**Exercise brief**
Repeat only the lines from the line containing "placed = place_leaves()" through the line containing "if empty is", both included, exactly as they stand.

----

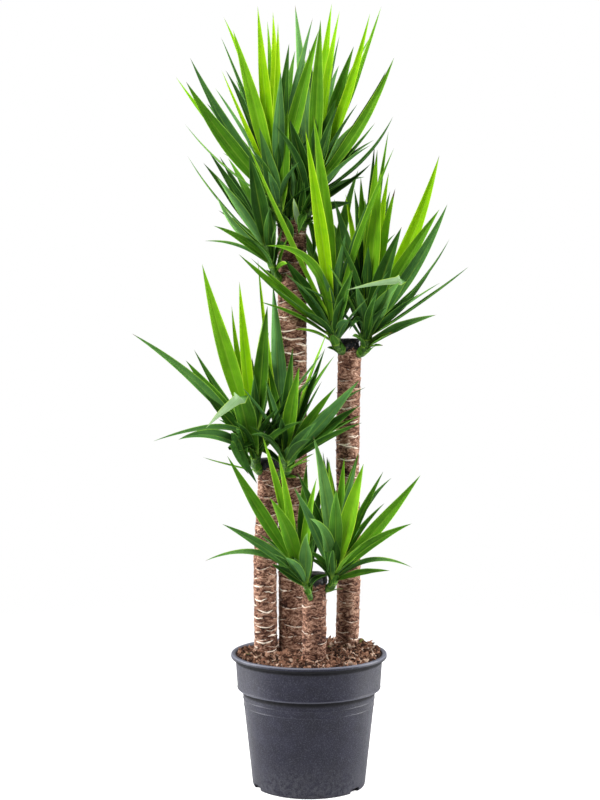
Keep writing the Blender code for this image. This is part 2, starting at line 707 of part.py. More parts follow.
def leaf_frame(leaf, t, facing):
    """The leaf's middle, width direction and upper side at t."""
    root, _, tip = leaf
    centre = bezier(leaf, t)
    direction = bezier_direction(leaf, t)
    outward = Vector((tip.x - root.x, tip.y - root.y, 0.0))
    across = Vector((0, 0, 1)).cross(outward).normalized()
    natural = direction.cross(across).normalized()
    to_viewer = (EYE - centre).normalized()
    upper = natural * (1 - abs(facing)) + to_viewer * facing
    upper = (upper - direction * upper.dot(direction)).normalized()
    return centre, direction.cross(upper).normalized(), upper


def leaf_rings(leaf, width, facing, grow=0.0, start=0.0):
    """Four-sided rings of a channelled blade: edge, middle of the upper side, edge, underside."""
    arched = (leaf[1] - (leaf[0] + leaf[2]) / 2).length > ARCHED_BOW * (leaf[2] - leaf[0]).length
    rings = []
    for station in ARCHED_STATIONS if arched else LEAF_STATIONS:
        t = start + (1 - start) * station
        centre, across, upper = leaf_frame(leaf, t, facing)
        half = leaf_width(t, width) / 2 + grow
        rise = half * CHANNEL_RISE
        rings.append([
            centre - across * half + upper * rise,
            centre + upper * grow,
            centre + across * half + upper * rise,
            centre - upper * (LEAF_THICKNESS + grow),
        ])
    return rings


def apart(one, other):
    """True if the two boxed surfaces don't cross."""
    tree, low, high = one
    other_tree, other_low, other_high = other
    if any(low[axis] > other_high[axis] or high[axis] < other_low[axis] for axis in range(3)):
        return True
    return not tree.overlap(other_tree)


def boxed_tree(rings, pointed=False):
    """A surface for finding what crosses it, with the corners of its box."""
    bm = bmesh.new()
    loft(bm, rings, pointed)
    bmesh.ops.triangulate(bm, faces=bm.faces)
    tree = BVHTree.FromBMesh(bm)
    points = [vertex.co.copy() for vertex in bm.verts]
    bm.free()
    low = Vector([min(point[axis] for point in points) for axis in range(3)])
    high = Vector([max(point[axis] for point in points) for axis in range(3)])
    return tree, low, high


def stem_rings(shoot, grow=0.0):
    line = stem_line(shoot)
    foot, crown = shoot["radii"]
    rings = []
    for step in range(STEM_STEPS + 1):
        share = step / STEM_STEPS
        centre = along(line, share)
        ahead = along(line, min(share + 0.05, 1.0)) - along(line, max(share - 0.05, 0.0))
        direction = ahead.normalized()
        side = direction.cross(Vector((0, 1, 0))).normalized()
        radius = foot + (crown - foot) * share + grow
        if step == STEM_STEPS:
            radius *= CROWN_TAPER
        rings.append(circle(centre, side, direction.cross(side), [radius] * STEM_SIDES))
    return rings


def drawn_leaves(shoot, line, _):
    """The leaves of the elevation, each as a list of placings to try in turn."""
    for row in shoot["leaves"]:
        x, z, depth, width, bow, facing = row[:6]
        tries = []
        for shift in DEPTH_SHIFTS:
            guess = seen(x, z, 0.0)
            root = leaf_root(shoot, line, guess)
            tip = seen(x, z, root.y * 100 + depth + shift)
            root = leaf_root(shoot, line, tip)
            if len(row) > 6:
                via = seen(row[6], row[7], root.y * 100 + row[8] + shift / 2)
                bend = via * 2 - (root + tip) / 2
            else:
                bend = bow_point(root, tip, bow)
            tries.append((root, bend, tip))
        yield tries, width / 1000, facing


def filler_leaves(shoot, line, draw):
    """Leaves for the back of the shoot, spread by the golden ratio."""
    crown = line[-1]
    count = shoot["fillers"]
    for index in range(count):
        turn = (index * GOLDEN_RATIO) % 1.0 * 2 - 1
        lean = FILLER_LEANS[0] + (FILLER_LEANS[1] - FILLER_LEANS[0]) * (index + 0.5) / count
        length = shoot["filler_length"] * draw.uniform(*FILLER_SHARES)
        width = draw.uniform(*FILLER_WIDTHS)
        bow = draw.uniform(*FILLER_BOWS)
        facing = draw.uniform(*FILLER_FACINGS)
        tries = []
        for shift in range(FILLER_TRIES):
            azimuth = math.pi / 2 + FILLER_SPREAD * turn + FILLER_SWING * shift * (-1) ** shift
            tilt = lean + FILLER_DROP * shift
            reach = Vector((math.cos(azimuth) * math.sin(tilt), math.sin(azimuth) * math.sin(tilt),
                            math.cos(tilt))) * length
            tip = crown + reach
            root = leaf_root(shoot, line, tip)
            tries.append((root, bow_point(root, tip, bow), tip))
        yield tries, width, facing


def place_leaves():
    """Settles every leaf: of its placings that cross no cane and no other shoot, the first whose outer
    part is clear of its own shoot's leaves, or else the one that crosses the fewest of them. A leaf
    with no such placing is left out."""
    draw = random.Random(FILLER_SEED)
    lines = {name: stem_line(shoot) for name, shoot in SHOOTS.items()}
    canes = [boxed_tree(cane_rings(radius * WIDEST_SCAR, sides, line, CLEARANCE))
             for _, radius, sides, line in CANES]
    stems = {name: boxed_tree(stem_rings(shoot, CLEARANCE)) for name, shoot in SHOOTS.items()}
    placed = {name: [] for name in SHOOTS}
    surfaces = {name: [] for name in SHOOTS}
    outer_parts = {name: [] for name in SHOOTS}
    for source in (drawn_leaves, filler_leaves):
        for name, shoot in SHOOTS.items():
            others = list(canes)
            for other in SHOOTS:
                if other != name:
                    others += [stems[other]] + surfaces[other]
            for tries, width, facing in source(shoot, lines[name], draw):
                best = None
                for leaf in tries:
                    surface = boxed_tree(leaf_rings(leaf, width, facing, CLEARANCE), pointed=True)
                    if not all(apart(surface, other) for other in others):
                        continue
                    outer = boxed_tree(leaf_rings(leaf, width, facing, 0.0, OUTER_START), pointed=True)
                    crossed = sum(not apart(outer, other) for other in outer_parts[name])
                    if best is None or crossed < best[0]:
                        best = crossed, leaf, surface, outer
                    if crossed == 0:
                        break
                if best is None:
                    continue
                placed[name].append((best[1], width, facing))
                surfaces[name].append(best[2])
                outer_parts[name].append(best[3])
    return placed


def islands(bm):
    """The bmesh's separate closed surfaces, as lists of faces."""
    bm.faces.ensure_lookup_table()
    waiting = set(bm.faces)
    found = []
    while waiting:
        group = [waiting.pop()]
        for face in group:
            for edge in face.edges:
                for neighbour in edge.link_faces:
                    if neighbour in waiting:
                        waiting.remove(neighbour)
                        group.append(neighbour)
        found.append(group)
    return found


def signed_volume(faces):
    total = 0.0
    for face in faces:
        first = face.verts[0].co
        for one, two in zip(face.verts[1:-1], face.verts[2:]):
            total += first.dot(one.co.cross(two.co)) / 6
    return total


def keep_main_body(obj):
    """Fills hollows that fusing has sealed and drops loose scraps: only the outer surface stays."""
    bm = bmesh.new()
    bm.from_mesh(obj.data)
    groups = sorted(islands(bm), key=signed_volume)
    for group in groups[:-1]:
        bmesh.ops.delete(bm, geom=group, context="FACES")
    bm.to_mesh(obj.data)
    bm.free()


def make_shoot(name, shoot, leaves):
    """The stem with its leaves fused on, cut back from its cane."""
    bm = bmesh.new()
    loft(bm, stem_rings(shoot))
    obj = finish(bm, name, "leaf")
    blades = bpy.data.collections.new(name + "_leaves")
    bpy.context.scene.collection.children.link(blades)
    for leaf, width, facing in leaves:
        bm = bmesh.new()
        loft(bm, leaf_rings(leaf, width, facing), pointed=True)
        move_to(finish(bm, "leaf"), blades)
    boolean(obj, "UNION", blades)
    for cane, radius, sides, line in CANES:
        if cane == shoot["cane"]:
            bm = bmesh.new()
            loft(bm, cane_rings(radius, sides, line, GAP))
            boolean(obj, "DIFFERENCE", finish(bm, "cane_cutter"))
    keep_main_body(obj)
    return obj


def main():
    clear_scene()
    make_pot()
    make_soil()
    make_canes()
    make_wax()
    placed = place_leaves()
    for name, shoot in SHOOTS.items():
        make_shoot(name, shoot, placed[name])


main()
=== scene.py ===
# %% [markdown]
# # A potted yucca, dressed in Blender
# The plain solids of this plant are already packed: a nursery pot of soil, four woody canes of
# stepped height with black wax on their cut tops, and nine shoots of sword-shaped leaves. This
# lesson gives each of them its real surface. Every solid is replaced by a finer piece that stands
# in the same place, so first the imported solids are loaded.

# %% Load the solids
import math
import random

import bmesh
import bpy
from mathutils import Matrix, Quaternion, Vector, noise


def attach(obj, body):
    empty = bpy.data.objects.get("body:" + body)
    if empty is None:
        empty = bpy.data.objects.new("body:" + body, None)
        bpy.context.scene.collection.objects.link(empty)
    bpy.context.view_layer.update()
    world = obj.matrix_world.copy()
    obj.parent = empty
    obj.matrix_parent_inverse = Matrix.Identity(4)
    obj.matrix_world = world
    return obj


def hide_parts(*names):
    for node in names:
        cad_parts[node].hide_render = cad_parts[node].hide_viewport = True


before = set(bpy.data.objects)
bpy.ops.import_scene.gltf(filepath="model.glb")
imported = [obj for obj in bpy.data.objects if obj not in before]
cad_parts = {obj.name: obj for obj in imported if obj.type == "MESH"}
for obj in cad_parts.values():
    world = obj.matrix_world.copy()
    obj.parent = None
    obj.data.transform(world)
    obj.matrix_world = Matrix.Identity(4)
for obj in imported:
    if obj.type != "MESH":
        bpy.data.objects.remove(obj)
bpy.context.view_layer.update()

# %% [markdown]
# ## Where the photographer stood
# The plant was photographed with a long lens from three metres in front, at about half its height,
# with the camera tipped down by about a degree and a half. A vertical sensor fit keeps the height of
# the picture, so the plant fills an upright frame. The leaves below are set out on the elevation
# that this camera sees, so its place is defined first.

# %% Camera
EYE = Vector((-0.0195, -3.042, 0.914))
CAMERA_TIP = 0.0252


def new_object(name, data):
    """Adds an object with this data to the scene."""
    made = bpy.data.objects.new(name, data)
    bpy.context.scene.collection.objects.link(made)
    return made


camera_data = bpy.data.cameras.new("front_camera")
camera_data.lens = 63.0
camera_data.sensor_fit = "VERTICAL"
camera_data.sensor_height = 36.0
camera = new_object("front_camera", camera_data)
camera.location = EYE
camera.rotation_euler = (math.pi / 2 - CAMERA_TIP, 0.0, 0.0)
bpy.context.scene.camera = camera
print("camera at", tuple(camera.location))

# %% [markdown]
# ## Two ways to make a surface
# Bark, stems and wax are skins that wrap round something, and leaves, bark flakes and leaf scars
# are thin blades. Both can start as a flat grid whose points are then moved. A skin is one grid,
# rolled up and merged along its seam. A blade is two grids, an upper and a lower side, which meet
# along their border, so it is closed and has a real thickness in its middle. The grid brings its
# own UV map, in which u runs across and v along, so patterns can follow the surface.

# %% Grids, skins and blades
SHARP_EDGE = math.radians(60)


def start_mesh(*values):
    """An empty bmesh with a UV map, and with one number on each point for each name."""
    bm = bmesh.new()
    bm.loops.layers.uv.new("surface")
    return bm, [bm.verts.layers.float.new(name) for name in values]


def grid(bm, columns, rows):
    """A new grid's points, each with its place across (u) and along (v), from 0 to 1."""
    verts = bmesh.ops.create_grid(bm, x_segments=columns, y_segments=rows, size=0.5,
                                  calc_uvs=True)["verts"]
    return [(vert, round(vert.co.x + 0.5, 6), round(vert.co.y + 0.5, 6)) for vert in verts]


def faces_of(points):
    return list({face for vert, _, _ in points for face in vert.link_faces})


def skin(bm, columns, rows, place, layers, material=0):
    """A wrapped surface: place(u, v) gives a point and its values, and u = 0 meets u = 1."""
    points = grid(bm, columns, rows)
    for face in faces_of(points):
        face.material_index = material
    for vert, u, v in points:
        vert.co, values = place(u % 1.0, v)
        for layer, value in zip(layers, values):
            vert[layer] = value
    bmesh.ops.remove_doubles(bm, verts=[vert for vert, _, _ in points], dist=1e-6)


def between_ends(v, rows):
    """The share along a skin whose first and last rows only close its two ends."""
    return min(max((v * rows - 1) / (rows - 2), 0.0), 1.0)


def blade(bm, columns, rows, place, thickness, layers, materials=(0, 0)):
    """A thin closed shape: place(u, v) gives a point, the direction of its thickness, its values."""
    made = []
    for side, material in enumerate(materials):
        points = grid(bm, columns, rows)
        faces = faces_of(points)
        for face in faces:
            face.material_index = material
        for vert, u, v in points:
            point, up, values = place(u, v)
            inner = 4 * u * (1 - u) * min(1.0, 6 * v, 6 * (1 - v))
            vert.co = point - up * (thickness * inner * side)
            for layer, value in zip(layers, values):
                vert[layer] = value
        if side:
            bmesh.ops.reverse_faces(bm, faces=faces)
        made += [vert for vert, _, _ in points]
    bmesh.ops.remove_doubles(bm, verts=made, dist=1e-6)


def as_mesh(bm, name):
    """Turns the bmesh into a mesh of this name and frees it."""
    mesh = bpy.data.meshes.new(name)
    bm.to_mesh(mesh)
    bm.free()
    return mesh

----

**Result of the task**
    placed = place_leaves()
    for name, shoot in SHOOTS.items():
        make_shoot(name, shoot, placed[name])


main()
=== scene.py ===
# %% [markdown]
# # A potted yucca, dressed in Blender
# The plain solids of this plant are already packed: a nursery pot of soil, four woody canes of
# stepped height with black wax on their cut tops, and nine shoots of sword-shaped leaves. This
# lesson gives each of them its real surface. Every solid is replaced by a finer piece that stands
# in the same place, so first the imported solids are loaded.

# %% Load the solids
import math
import random

import bmesh
import bpy
from mathutils import Matrix, Quaternion, Vector, noise


def attach(obj, body):
    empty = bpy.data.objects.get("body:" + body)
    if empty is None:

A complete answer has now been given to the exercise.